**Task to carry out:**
Extract the entries in their exact form.
— BEGIN Entries supplied —
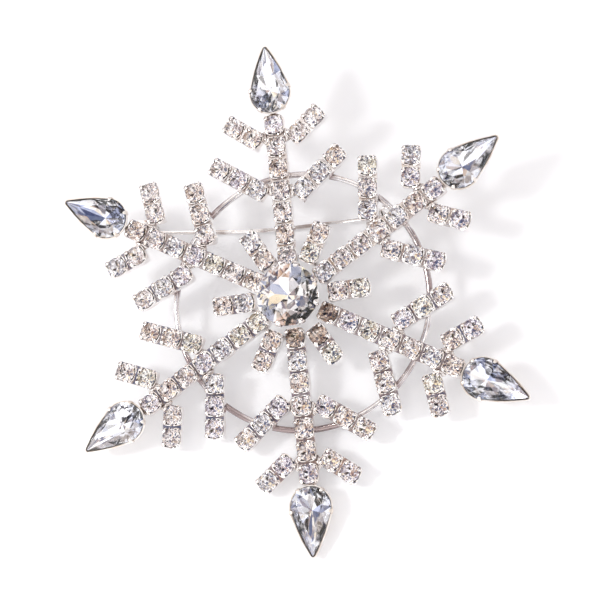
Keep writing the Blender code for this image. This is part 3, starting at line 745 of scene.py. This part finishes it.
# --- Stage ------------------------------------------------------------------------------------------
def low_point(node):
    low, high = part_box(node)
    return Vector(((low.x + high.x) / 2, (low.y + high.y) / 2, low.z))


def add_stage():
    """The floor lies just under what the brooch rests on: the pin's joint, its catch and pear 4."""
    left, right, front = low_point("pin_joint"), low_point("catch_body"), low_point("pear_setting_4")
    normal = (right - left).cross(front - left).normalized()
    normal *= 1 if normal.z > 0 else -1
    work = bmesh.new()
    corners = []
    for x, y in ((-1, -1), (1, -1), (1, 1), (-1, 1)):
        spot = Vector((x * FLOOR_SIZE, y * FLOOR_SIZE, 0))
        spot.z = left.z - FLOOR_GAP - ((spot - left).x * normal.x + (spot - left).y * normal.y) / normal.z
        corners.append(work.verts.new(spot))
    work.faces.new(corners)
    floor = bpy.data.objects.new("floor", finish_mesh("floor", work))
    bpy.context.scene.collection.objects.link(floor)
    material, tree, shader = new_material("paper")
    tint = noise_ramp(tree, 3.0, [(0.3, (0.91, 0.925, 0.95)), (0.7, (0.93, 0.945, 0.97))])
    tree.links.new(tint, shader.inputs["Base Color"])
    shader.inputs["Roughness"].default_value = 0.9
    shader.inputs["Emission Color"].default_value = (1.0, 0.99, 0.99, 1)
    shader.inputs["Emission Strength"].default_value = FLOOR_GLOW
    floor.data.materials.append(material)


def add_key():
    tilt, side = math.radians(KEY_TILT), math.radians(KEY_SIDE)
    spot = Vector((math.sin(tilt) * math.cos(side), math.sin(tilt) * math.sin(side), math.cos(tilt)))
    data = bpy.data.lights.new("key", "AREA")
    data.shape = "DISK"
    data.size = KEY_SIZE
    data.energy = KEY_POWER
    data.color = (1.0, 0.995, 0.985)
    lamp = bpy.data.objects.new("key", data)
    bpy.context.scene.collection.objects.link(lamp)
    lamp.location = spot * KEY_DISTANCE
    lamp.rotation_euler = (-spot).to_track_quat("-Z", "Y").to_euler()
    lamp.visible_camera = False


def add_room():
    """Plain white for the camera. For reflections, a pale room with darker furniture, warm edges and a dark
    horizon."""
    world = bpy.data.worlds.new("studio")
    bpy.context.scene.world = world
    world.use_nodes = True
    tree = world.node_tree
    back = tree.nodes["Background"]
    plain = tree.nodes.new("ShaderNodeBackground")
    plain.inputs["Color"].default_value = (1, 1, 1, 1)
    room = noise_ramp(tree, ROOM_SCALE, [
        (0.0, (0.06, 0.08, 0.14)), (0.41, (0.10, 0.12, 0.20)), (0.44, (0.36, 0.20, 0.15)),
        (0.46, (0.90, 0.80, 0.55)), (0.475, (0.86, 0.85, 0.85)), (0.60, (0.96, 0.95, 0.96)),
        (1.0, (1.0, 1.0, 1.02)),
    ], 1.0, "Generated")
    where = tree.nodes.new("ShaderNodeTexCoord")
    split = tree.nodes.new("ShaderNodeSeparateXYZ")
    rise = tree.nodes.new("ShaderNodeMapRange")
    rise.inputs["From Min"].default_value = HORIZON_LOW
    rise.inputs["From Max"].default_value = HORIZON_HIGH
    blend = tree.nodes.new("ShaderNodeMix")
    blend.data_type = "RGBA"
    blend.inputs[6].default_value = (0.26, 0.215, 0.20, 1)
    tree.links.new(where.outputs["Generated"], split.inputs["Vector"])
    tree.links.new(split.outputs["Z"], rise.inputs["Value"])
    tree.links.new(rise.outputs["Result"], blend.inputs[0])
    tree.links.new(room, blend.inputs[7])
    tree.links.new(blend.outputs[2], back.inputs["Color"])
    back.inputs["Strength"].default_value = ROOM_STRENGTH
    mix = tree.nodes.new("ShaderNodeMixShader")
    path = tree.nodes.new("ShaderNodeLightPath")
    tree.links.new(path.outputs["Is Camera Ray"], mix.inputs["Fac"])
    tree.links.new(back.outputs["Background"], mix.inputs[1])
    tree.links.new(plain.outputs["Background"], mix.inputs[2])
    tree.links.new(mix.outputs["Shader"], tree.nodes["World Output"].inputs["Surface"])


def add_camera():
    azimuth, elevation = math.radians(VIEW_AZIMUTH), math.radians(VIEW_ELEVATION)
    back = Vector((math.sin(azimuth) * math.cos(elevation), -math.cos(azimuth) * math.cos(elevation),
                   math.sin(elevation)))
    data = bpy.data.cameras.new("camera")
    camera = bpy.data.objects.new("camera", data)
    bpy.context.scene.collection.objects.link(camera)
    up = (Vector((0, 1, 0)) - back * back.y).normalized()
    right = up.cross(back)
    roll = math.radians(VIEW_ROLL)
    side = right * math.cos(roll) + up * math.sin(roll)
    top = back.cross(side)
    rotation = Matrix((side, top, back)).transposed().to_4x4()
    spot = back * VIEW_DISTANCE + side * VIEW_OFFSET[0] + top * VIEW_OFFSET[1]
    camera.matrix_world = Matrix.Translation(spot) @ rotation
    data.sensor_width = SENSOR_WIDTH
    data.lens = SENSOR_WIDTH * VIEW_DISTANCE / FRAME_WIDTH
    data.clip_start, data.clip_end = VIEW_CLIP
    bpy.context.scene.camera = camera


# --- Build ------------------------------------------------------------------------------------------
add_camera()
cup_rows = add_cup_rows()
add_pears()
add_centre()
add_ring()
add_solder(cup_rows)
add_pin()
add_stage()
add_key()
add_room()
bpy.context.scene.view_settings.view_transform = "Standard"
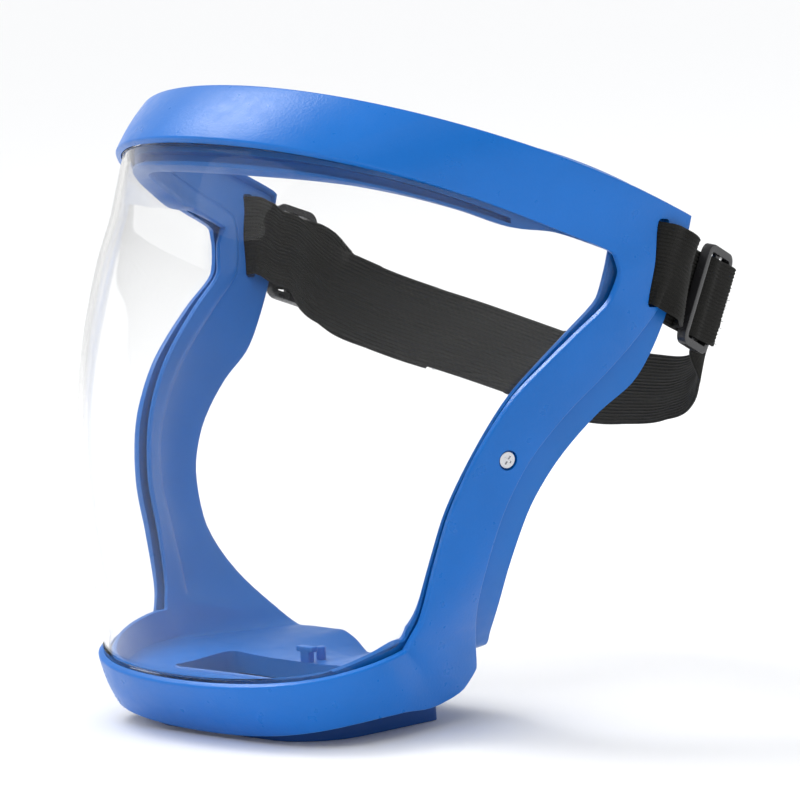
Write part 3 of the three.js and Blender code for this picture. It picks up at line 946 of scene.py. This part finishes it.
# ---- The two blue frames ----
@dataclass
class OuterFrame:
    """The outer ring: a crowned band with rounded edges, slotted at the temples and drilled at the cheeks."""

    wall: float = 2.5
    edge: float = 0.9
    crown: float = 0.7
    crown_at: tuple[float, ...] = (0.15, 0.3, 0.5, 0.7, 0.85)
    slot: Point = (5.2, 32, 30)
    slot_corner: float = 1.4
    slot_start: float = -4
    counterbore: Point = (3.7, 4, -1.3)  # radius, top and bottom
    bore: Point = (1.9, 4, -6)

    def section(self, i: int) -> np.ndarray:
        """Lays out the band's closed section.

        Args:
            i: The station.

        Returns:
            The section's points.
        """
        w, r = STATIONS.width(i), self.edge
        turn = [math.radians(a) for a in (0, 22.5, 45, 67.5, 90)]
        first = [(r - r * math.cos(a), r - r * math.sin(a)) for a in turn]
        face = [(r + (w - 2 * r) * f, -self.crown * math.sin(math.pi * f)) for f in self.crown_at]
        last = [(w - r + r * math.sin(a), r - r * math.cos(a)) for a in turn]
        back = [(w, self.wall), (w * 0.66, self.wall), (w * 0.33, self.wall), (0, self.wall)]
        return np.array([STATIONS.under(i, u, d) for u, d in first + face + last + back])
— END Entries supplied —
**Task answer:**
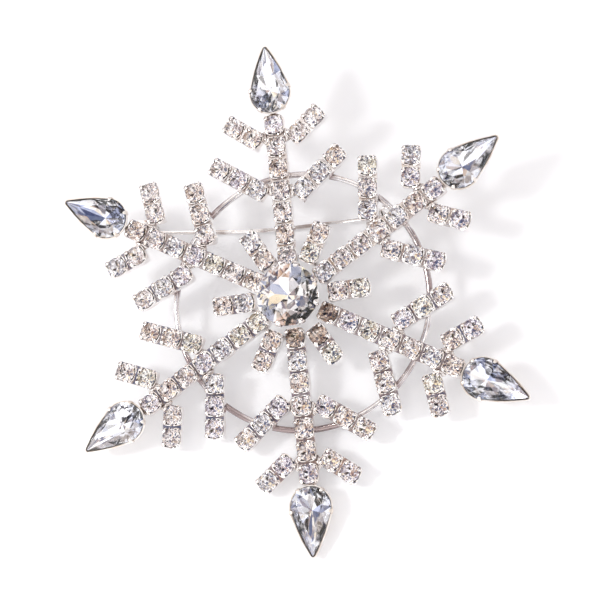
Keep writing the Blender code for this image. This is part 3, starting at line 745 of scene.py. This part finishes it.
# --- Stage ------------------------------------------------------------------------------------------
def low_point(node):
    low, high = part_box(node)
    return Vector(((low.x + high.x) / 2, (low.y + high.y) / 2, low.z))


def add_stage():
    """The floor lies just under what the brooch rests on: the pin's joint, its catch and pear 4."""
    left, right, front = low_point("pin_joint"), low_point("catch_body"), low_point("pear_setting_4")
    normal = (right - left).cross(front - left).normalized()
    normal *= 1 if normal.z > 0 else -1
    work = bmesh.new()
    corners = []
    for x, y in ((-1, -1), (1, -1), (1, 1), (-1, 1)):
        spot = Vector((x * FLOOR_SIZE, y * FLOOR_SIZE, 0))
        spot.z = left.z - FLOOR_GAP - ((spot - left).x * normal.x + (spot - left).y * normal.y) / normal.z
        corners.append(work.verts.new(spot))
    work.faces.new(corners)
    floor = bpy.data.objects.new("floor", finish_mesh("floor", work))
    bpy.context.scene.collection.objects.link(floor)
    material, tree, shader = new_material("paper")
    tint = noise_ramp(tree, 3.0, [(0.3, (0.91, 0.925, 0.95)), (0.7, (0.93, 0.945, 0.97))])
    tree.links.new(tint, shader.inputs["Base Color"])
    shader.inputs["Roughness"].default_value = 0.9
    shader.inputs["Emission Color"].default_value = (1.0, 0.99, 0.99, 1)
    shader.inputs["Emission Strength"].default_value = FLOOR_GLOW
    floor.data.materials.append(material)


def add_key():
    tilt, side = math.radians(KEY_TILT), math.radians(KEY_SIDE)
    spot = Vector((math.sin(tilt) * math.cos(side), math.sin(tilt) * math.sin(side), math.cos(tilt)))
    data = bpy.data.lights.new("key", "AREA")
    data.shape = "DISK"
    data.size = KEY_SIZE
    data.energy = KEY_POWER
    data.color = (1.0, 0.995, 0.985)
    lamp = bpy.data.objects.new("key", data)
    bpy.context.scene.collection.objects.link(lamp)
    lamp.location = spot * KEY_DISTANCE
    lamp.rotation_euler = (-spot).to_track_quat("-Z", "Y").to_euler()
    lamp.visible_camera = False


def add_room():
    """Plain white for the camera. For reflections, a pale room with darker furniture, warm edges and a dark
    horizon."""
    world = bpy.data.worlds.new("studio")
    bpy.context.scene.world = world
    world.use_nodes = True
    tree = world.node_tree
    back = tree.nodes["Background"]
    plain = tree.nodes.new("ShaderNodeBackground")
    plain.inputs["Color"].default_value = (1, 1, 1, 1)
    room = noise_ramp(tree, ROOM_SCALE, [
        (0.0, (0.06, 0.08, 0.14)), (0.41, (0.10, 0.12, 0.20)), (0.44, (0.36, 0.20, 0.15)),
        (0.46, (0.90, 0.80, 0.55)), (0.475, (0.86, 0.85, 0.85)), (0.60, (0.96, 0.95, 0.96)),
        (1.0, (1.0, 1.0, 1.02)),
    ], 1.0, "Generated")
    where = tree.nodes.new("ShaderNodeTexCoord")
    split = tree.nodes.new("ShaderNodeSeparateXYZ")
    rise = tree.nodes.new("ShaderNodeMapRange")
    rise.inputs["From Min"].default_value = HORIZON_LOW
    rise.inputs["From Max"].default_value = HORIZON_HIGH
    blend = tree.nodes.new("ShaderNodeMix")
    blend.data_type = "RGBA"
    blend.inputs[6].default_value = (0.26, 0.215, 0.20, 1)
    tree.links.new(where.outputs["Generated"], split.inputs["Vector"])
    tree.links.new(split.outputs["Z"], rise.inputs["Value"])
    tree.links.new(rise.outputs["Result"], blend.inputs[0])
    tree.links.new(room, blend.inputs[7])
    tree.links.new(blend.outputs[2], back.inputs["Color"])
    back.inputs["Strength"].default_value = ROOM_STRENGTH
    mix = tree.nodes.new("ShaderNodeMixShader")
    path = tree.nodes.new("ShaderNodeLightPath")
    tree.links.new(path.outputs["Is Camera Ray"], mix.inputs["Fac"])
    tree.links.new(back.outputs["Background"], mix.inputs[1])
    tree.links.new(plain.outputs["Background"], mix.inputs[2])
    tree.links.new(mix.outputs["Shader"], tree.nodes["World Output"].inputs["Surface"])


def add_camera():
    azimuth, elevation = math.radians(VIEW_AZIMUTH), math.radians(VIEW_ELEVATION)
    back = Vector((math.sin(azimuth) * math.cos(elevation), -math.cos(azimuth) * math.cos(elevation),
                   math.sin(elevation)))
    data = bpy.data.cameras.new("camera")
    camera = bpy.data.objects.new("camera", data)
    bpy.context.scene.collection.objects.link(camera)
    up = (Vector((0, 1, 0)) - back * back.y).normalized()
    right = up.cross(back)
    roll = math.radians(VIEW_ROLL)
    side = right * math.cos(roll) + up * math.sin(roll)
    top = back.cross(side)
    rotation = Matrix((side, top, back)).transposed().to_4x4()
    spot = back * VIEW_DISTANCE + side * VIEW_OFFSET[0] + top * VIEW_OFFSET[1]
    camera.matrix_world = Matrix.Translation(spot) @ rotation
    data.sensor_width = SENSOR_WIDTH
    data.lens = SENSOR_WIDTH * VIEW_DISTANCE / FRAME_WIDTH
    data.clip_start, data.clip_end = VIEW_CLIP
    bpy.context.scene.camera = camera


# --- Build ------------------------------------------------------------------------------------------
add_camera()
cup_rows = add_cup_rows()
add_pears()
add_centre()
add_ring()
add_solder(cup_rows)
add_pin()
add_stage()
add_key()
add_room()
bpy.context.scene.view_settings.view_transform = "Standard"
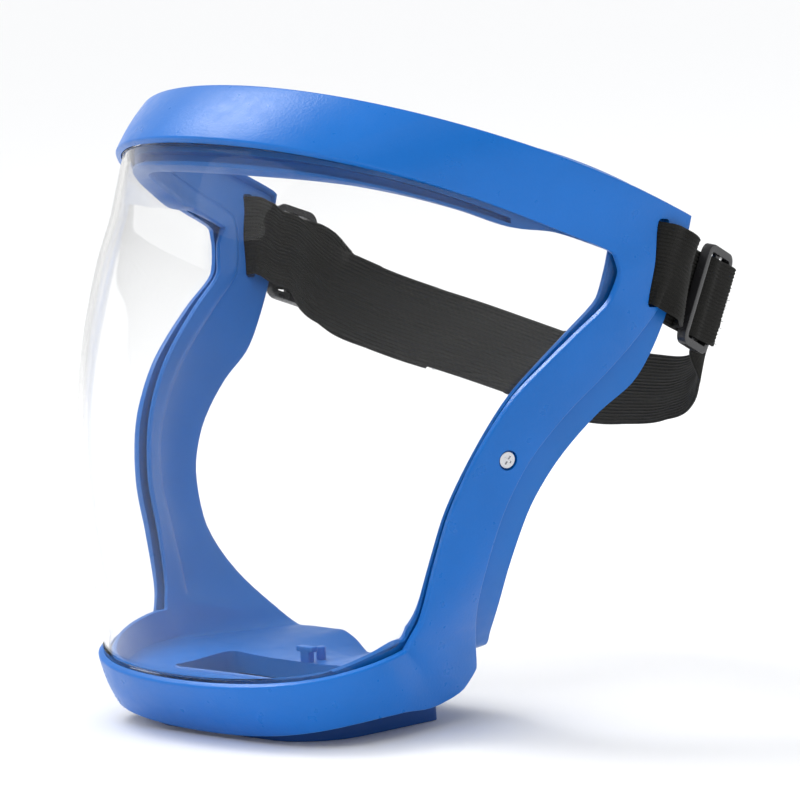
Write part 3 of the three.js and Blender code for this picture. It picks up at line 946 of scene.py. This part finishes it.
# ---- The two blue frames ----
@dataclass
class OuterFrame:
    """The outer ring: a crowned band with rounded edges, slotted at the temples and drilled at the cheeks."""

    wall: float = 2.5
    edge: float = 0.9
    crown: float = 0.7
    crown_at: tuple[float, ...] = (0.15, 0.3, 0.5, 0.7, 0.85)
    slot: Point = (5.2, 32, 30)
    slot_corner: float = 1.4
    slot_start: float = -4
    counterbore: Point = (3.7, 4, -1.3)  # radius, top and bottom
    bore: Point = (1.9, 4, -6)

    def section(self, i: int) -> np.ndarray:
        """Lays out the band's closed section.

        Args:
            i: The station.

        Returns:
            The section's points.
        """
        w, r = STATIONS.width(i), self.edge
        turn = [math.radians(a) for a in (0, 22.5, 45, 67.5, 90)]
        first = [(r - r * math.cos(a), r - r * math.sin(a)) for a in turn]
        face = [(r + (w - 2 * r) * f, -self.crown * math.sin(math.pi * f)) for f in self.crown_at]
        last = [(w - r + r * math.sin(a), r - r * math.cos(a)) for a in turn]
        back = [(w, self.wall), (w * 0.66, self.wall), (w * 0.33, self.wall), (0, self.wall)]
        return np.array([STATIONS.under(i, u, d) for u, d in first + face + last + back])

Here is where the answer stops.